いよいよ旅の本番、斜里岳スケッチの日です! 中日の三日目はこれ以上ないという晴天に恵まれ、まさにスケッチ日和。斜里町内で借りられるレンタカーを探せたので、まずは昨日乗車していないオホーツク沿いを走る釧網本線際の道を網走方面に向かいました。というのも、斜里岳スケッチをしたいのは山々なのですが、午前中は完全に逆光となり描けないのです。そこでまずは一度立ち寄りたかった釧網本線の「北浜駅」に向かったのでした。<写真は濤沸湖越しの斜里岳>
海沿いを走っていると「はなやか」という道の駅に出くわしました。トイレ休憩がてら立ち寄ると、なんとその売店や食堂のある道の駅は鉄道の「浜小清水駅」も兼ね備えていて、トイレから出たすぐ左の扉がホームの扉となっています。
さてホームに出てみると、向こうの丘の上に変わった建物が見えます。何だろう??
行ってみると「フレトイ貝塚」とあります。登ってみると変な建物は展望台でした。足下にオホーツク海があり、知床連山が端まできれいに見通せます。

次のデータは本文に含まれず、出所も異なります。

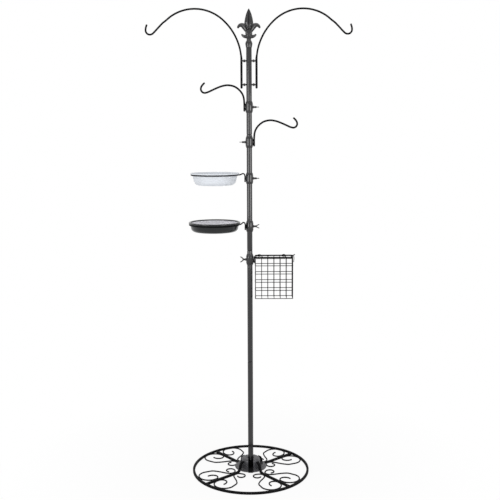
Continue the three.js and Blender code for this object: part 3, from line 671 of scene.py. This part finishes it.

気づけば一人、大きな三脚スコープで海を見ている青年が…。海鳥の観察だそうで、寒いなか熱心にずっとスコープを覗いています。好きでないと出来ないな〜と思いつつ、私はこちら側で遠望する海別岳(うなべつだけ)のスケッチ。しかし風が冷たく、実際のオホーツク海は凍ってないのに、自分の水彩のオホーツク海は画面の上で凍ってしまいました。
<写真はフレトイ展望台から 右に見える建物が浜小清水駅 遠くに霞むのが海別岳>
途中、原生花園や濤沸湖(とうふつこ)の駐車場にも立ち寄りスケッチしたり、あちこち寄り道しながらやっと目的の「北浜駅」に辿り着きました。ここは以前、網走から乗車した釧網本線で車内から見かけて、なんて趣きのある駅なんだろう、降りてみたいなーと思った場所で、ようやく念願叶いました。
駅舎にはカフェが併設されていて、やはり昼を食べるならここでしょ!と思い、早めの昼食は「停車場」というこの店のランチ。
昔の木の車両で食事しているような雰囲気で、北浜駅で過ごせる時間をランチと共に味わいました。食事後、懐かしい丸形ポストに前夜書いた葉書を投函し、出発。
本命の斜里岳スケッチがあるので、そろそろ斜里町方面へ戻らなくてはなりません。と、行きには気づかなかった西側の濤沸湖に入る道を目に留めそちらへ。駐車場から見る濤沸湖には白鳥が数羽憩っていて、向こうには裾野を美しく引く斜里岳、まさに絵葉書のような光景です。
振り返れば裏手に高台へ登る坂を見つけ、行ってみれば「白鳥公園」。櫓があったので更に昇ってみましたが、展望は坂の上の方がよさそう。そしてそこで一枚、濤沸湖越しの斜里岳を描きました。
日がかなり傾いて来ました。あまりのんびりもしていられません。斜里岳がよく見えるポイントを探せるでしょうか?
さて朝一番、レンタカー屋のお姉さんに教えてもらった“いい場所”が戻っても見つけられません。だんだんと焦って、とりあえずの場所に、エイ!ヤー!ここだ!と大きな和紙菊判を広げました。行きあったりばったりはいつものこと。
しかし雪面が軟すぎてその上に置いて描くことが出来ません。サロベツ原野では出来たことが出来ない! 再び焦って、ふと見ればレンタカーの軽自動車ボンネットが平じゃありませんか。狭いスペースで、切り返しをしまくりボンネットをやっとこさ、描くのに丁度いい場所に設えて、どうにか描き始められました。
しばらく夢中になっていると、突然見知らぬ車が脇に停まりお兄さんが「だいじょ〜ぶ?」と声を掛けてきます。「あ!すみません、ここ邪魔ですか?」と反射的に謝る私。実はその人はまさかそんな場所で絵を描いてるなんて思い及ばす(当然です)何か困ったことが起こった人かと察して声を掛けてくださったようです。なんて親切なんでしょう。お礼を言って、その方も安心して去っていかれましたが、もし本当にトラブル中だったら地獄に仏でしょう。北国の厳しさと温かさを感じた出来事でした。そして何とか手がしびれて感覚がなくなる頃には絵も終了しました。